People - August 2007
Like any attentive newspaper editor, the Greensboro News & Record’s John Robinson knows his biggest competitors today are online. “We have to try even harder to get [readers] to choose us. The truth is that we do some stuff that probably doesn’t provide a whole lot of value to our readership. We need to drop some things.”
In June, the N&R dropped 41 workers, including 18 in the newsroom, and in July Robinson was deciding what coverage to prune. He won’t say what that might be, but stories from outlying regions may become scarcer. While the layoffs represent fewer than 10% of employees of the paper — owned by Norfolk, Va.-based Landmark Communications — it’s 15% of the editorial staff, which now has 110 employees. It’s the first newsroom layoff in the 22 years Robinson has been with the paper, he says.

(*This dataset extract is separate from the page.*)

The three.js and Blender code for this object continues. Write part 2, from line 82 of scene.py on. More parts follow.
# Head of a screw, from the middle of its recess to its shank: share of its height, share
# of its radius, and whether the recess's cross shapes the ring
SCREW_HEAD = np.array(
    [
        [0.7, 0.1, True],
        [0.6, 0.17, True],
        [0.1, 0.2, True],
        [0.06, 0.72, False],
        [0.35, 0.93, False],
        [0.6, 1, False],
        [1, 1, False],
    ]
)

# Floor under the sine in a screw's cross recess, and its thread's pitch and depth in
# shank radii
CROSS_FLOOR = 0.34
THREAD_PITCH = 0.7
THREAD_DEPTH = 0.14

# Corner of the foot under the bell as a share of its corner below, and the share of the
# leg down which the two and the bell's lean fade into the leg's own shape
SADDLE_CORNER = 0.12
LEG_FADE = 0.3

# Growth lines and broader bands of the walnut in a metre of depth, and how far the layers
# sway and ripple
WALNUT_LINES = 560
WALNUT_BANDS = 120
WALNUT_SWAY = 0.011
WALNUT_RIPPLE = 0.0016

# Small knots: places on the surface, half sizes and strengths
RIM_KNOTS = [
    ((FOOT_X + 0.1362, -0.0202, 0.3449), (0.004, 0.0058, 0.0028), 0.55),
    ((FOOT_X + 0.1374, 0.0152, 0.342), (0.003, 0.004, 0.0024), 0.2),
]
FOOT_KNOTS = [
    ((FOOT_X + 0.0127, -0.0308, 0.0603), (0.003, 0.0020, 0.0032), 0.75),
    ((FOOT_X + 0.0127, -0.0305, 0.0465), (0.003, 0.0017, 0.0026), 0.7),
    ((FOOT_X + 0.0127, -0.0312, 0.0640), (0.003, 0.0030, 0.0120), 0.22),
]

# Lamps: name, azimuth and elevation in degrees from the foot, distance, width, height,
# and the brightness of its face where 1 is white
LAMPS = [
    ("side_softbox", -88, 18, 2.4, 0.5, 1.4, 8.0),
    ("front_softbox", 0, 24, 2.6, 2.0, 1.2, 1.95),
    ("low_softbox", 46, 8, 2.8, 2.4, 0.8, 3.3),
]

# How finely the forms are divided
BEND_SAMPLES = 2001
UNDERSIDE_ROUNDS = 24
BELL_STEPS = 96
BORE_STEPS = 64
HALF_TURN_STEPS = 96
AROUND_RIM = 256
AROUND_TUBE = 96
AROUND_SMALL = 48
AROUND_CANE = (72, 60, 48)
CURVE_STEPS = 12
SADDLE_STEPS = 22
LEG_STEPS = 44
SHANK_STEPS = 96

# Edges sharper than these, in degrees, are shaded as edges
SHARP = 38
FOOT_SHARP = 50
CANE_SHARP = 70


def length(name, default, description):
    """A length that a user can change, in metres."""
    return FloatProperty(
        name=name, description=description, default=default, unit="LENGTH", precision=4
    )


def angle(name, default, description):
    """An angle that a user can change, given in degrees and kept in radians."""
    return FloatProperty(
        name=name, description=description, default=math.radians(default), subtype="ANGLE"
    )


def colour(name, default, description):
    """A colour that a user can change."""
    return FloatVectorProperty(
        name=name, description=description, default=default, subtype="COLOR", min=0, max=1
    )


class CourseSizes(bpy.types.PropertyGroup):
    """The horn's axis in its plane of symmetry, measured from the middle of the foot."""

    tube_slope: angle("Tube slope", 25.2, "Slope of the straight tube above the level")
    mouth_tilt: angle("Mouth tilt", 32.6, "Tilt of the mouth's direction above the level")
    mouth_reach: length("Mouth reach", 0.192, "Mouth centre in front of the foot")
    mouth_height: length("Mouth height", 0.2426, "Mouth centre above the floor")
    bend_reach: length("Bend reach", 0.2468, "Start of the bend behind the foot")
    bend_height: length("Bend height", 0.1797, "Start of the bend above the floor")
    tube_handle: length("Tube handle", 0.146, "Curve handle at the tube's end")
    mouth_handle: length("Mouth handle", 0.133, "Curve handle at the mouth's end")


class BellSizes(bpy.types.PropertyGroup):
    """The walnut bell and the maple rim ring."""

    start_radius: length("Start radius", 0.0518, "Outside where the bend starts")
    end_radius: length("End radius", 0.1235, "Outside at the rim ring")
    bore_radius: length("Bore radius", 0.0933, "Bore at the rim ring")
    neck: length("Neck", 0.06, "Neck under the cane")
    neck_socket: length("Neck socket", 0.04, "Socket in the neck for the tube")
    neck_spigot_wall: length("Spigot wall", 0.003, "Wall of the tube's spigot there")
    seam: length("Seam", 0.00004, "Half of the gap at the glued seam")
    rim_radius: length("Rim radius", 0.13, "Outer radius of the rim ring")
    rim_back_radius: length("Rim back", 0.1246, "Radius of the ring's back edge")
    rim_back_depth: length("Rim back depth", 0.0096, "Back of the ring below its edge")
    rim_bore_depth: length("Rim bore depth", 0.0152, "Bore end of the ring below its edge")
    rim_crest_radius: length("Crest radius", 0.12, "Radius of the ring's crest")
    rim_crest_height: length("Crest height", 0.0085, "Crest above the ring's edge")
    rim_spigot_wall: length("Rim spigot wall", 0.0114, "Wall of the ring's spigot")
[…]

Newspaper chains often bring ax-wielding editors from the outside to trim excesses, but Robinson climbed the ranks. After working for The Asheville Citizen-Times and The News & Observer, he joined the News & Record in 1985 as assistant city editor, and eventually became city editor, assistant managing editor, editorial-page editor and team-management coach.
Born in Staunton, Va., and raised mostly in Tulsa, Okla., Robinson, 54, graduated in 1974 with a bachelor’s in English from St. Andrews Presbyterian College in Laurinburg. Initially turned down by the Monroe Enquirer Journal in 1976 because he couldn’t type, he was hired a year later when another reporter didn’t work out.
In 1999, the year he became the N&R’s editor, the paper expanded its newsroom by 35 employees. Then the recession hit. “We didn’t get the advertising revenue that we wanted, so we started paring back.” Three years later, he asked reporters for more local coverage and more investigative pieces. Newspaper editors over the past five years have been touting in-depth local coverage as something readers don’t get from other media. “We believe people are looking for a newspaper to give them the big local news of the day ... and serve as a watchdog for the community’s interest,” he says.
The goals remain, he says, but much of the work will be online, where videos and blogs supplement the print edition. “Twenty years ago, if you really wanted to know much of anything about the world or even your community, you had to buy the local newspaper. Now, that’s not really true.”